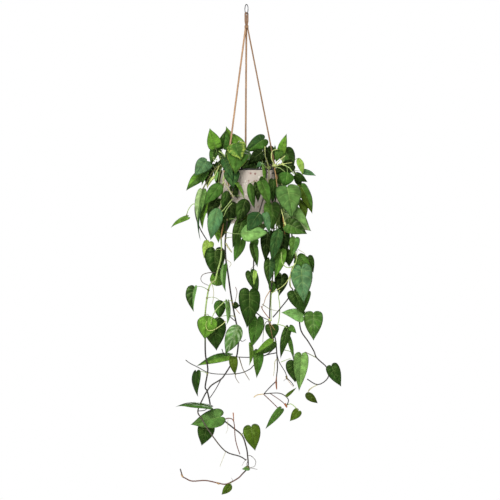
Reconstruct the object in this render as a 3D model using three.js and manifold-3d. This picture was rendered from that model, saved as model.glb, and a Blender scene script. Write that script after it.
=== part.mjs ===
// A heartleaf philodendron in a speckled pot that hangs from a ring by three leather laces.
// Millimetres, +Z up. The origin is the top of the ring's hole, where a hook carries it,
// and the front of the plant faces -Y.
import * as THREE from "three";
import { mergeVertices } from "three/addons/utils/BufferGeometryUtils.js";
import Module from "manifold-3d";

const wasm = await Module();
wasm.setup();

// Driving dimensions
const GAP = 0.3;
const RING = { hole: 13.2, wire: 1.4, turn: 19 };
const LOOP = { width: 12.6, depth: 9, top: -23.6, bottom: -61, neck: 4, end: -66 };
const BINDING = { hole: 4.3, outer: 6.2, belly: 6.8, top: -61.3, floor: -66.3, bottom: -71 };
const LACE = { width: 5.4, thick: 1.8, start: -71.9, spread: 3.6, level: -524, clear: 2.7, hole: 3.7,
  depth: 12, knot: 5.6 };
// Where each lace meets the pot, and the way its flat side lies, in degrees round from +X
const LACES = { lace_left: [217, 345], lace_right: [347, 48], lace_back: [97, 7] };
const POT = { x: 7, rim: -498, base: -658, sides: 24 };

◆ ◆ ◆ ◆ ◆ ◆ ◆

- **Task statement**
Repeat the data verbatim.

- **Final answer**
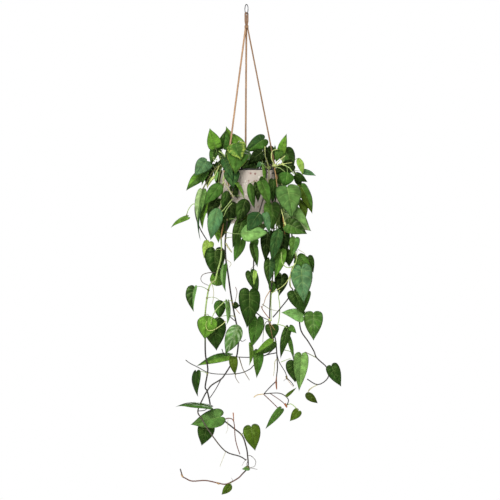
Reconstruct the object in this render as a 3D model using three.js and manifold-3d. This picture was rendered from that model, saved as model.glb, and a Blender scene script. Write that script after it.
=== part.mjs ===
// A heartleaf philodendron in a speckled pot that hangs from a ring by three leather laces.
// Millimetres, +Z up. The origin is the top of the ring's hole, where a hook carries it,
// and the front of the plant faces -Y.
import * as THREE from "three";
import { mergeVertices } from "three/addons/utils/BufferGeometryUtils.js";
import Module from "manifold-3d";

const wasm = await Module();
wasm.setup();

// Driving dimensions
const GAP = 0.3;
const RING = { hole: 13.2, wire: 1.4, turn: 19 };
const LOOP = { width: 12.6, depth: 9, top: -23.6, bottom: -61, neck: 4, end: -66 };
const BINDING = { hole: 4.3, outer: 6.2, belly: 6.8, top: -61.3, floor: -66.3, bottom: -71 };
const LACE = { width: 5.4, thick: 1.8, start: -71.9, spread: 3.6, level: -524, clear: 2.7, hole: 3.7,
  depth: 12, knot: 5.6 };
// Where each lace meets the pot, and the way its flat side lies, in degrees round from +X
const LACES = { lace_left: [217, 345], lace_right: [347, 48], lace_back: [97, 7] };
const POT = { x: 7, rim: -498, base: -658, sides: 24 };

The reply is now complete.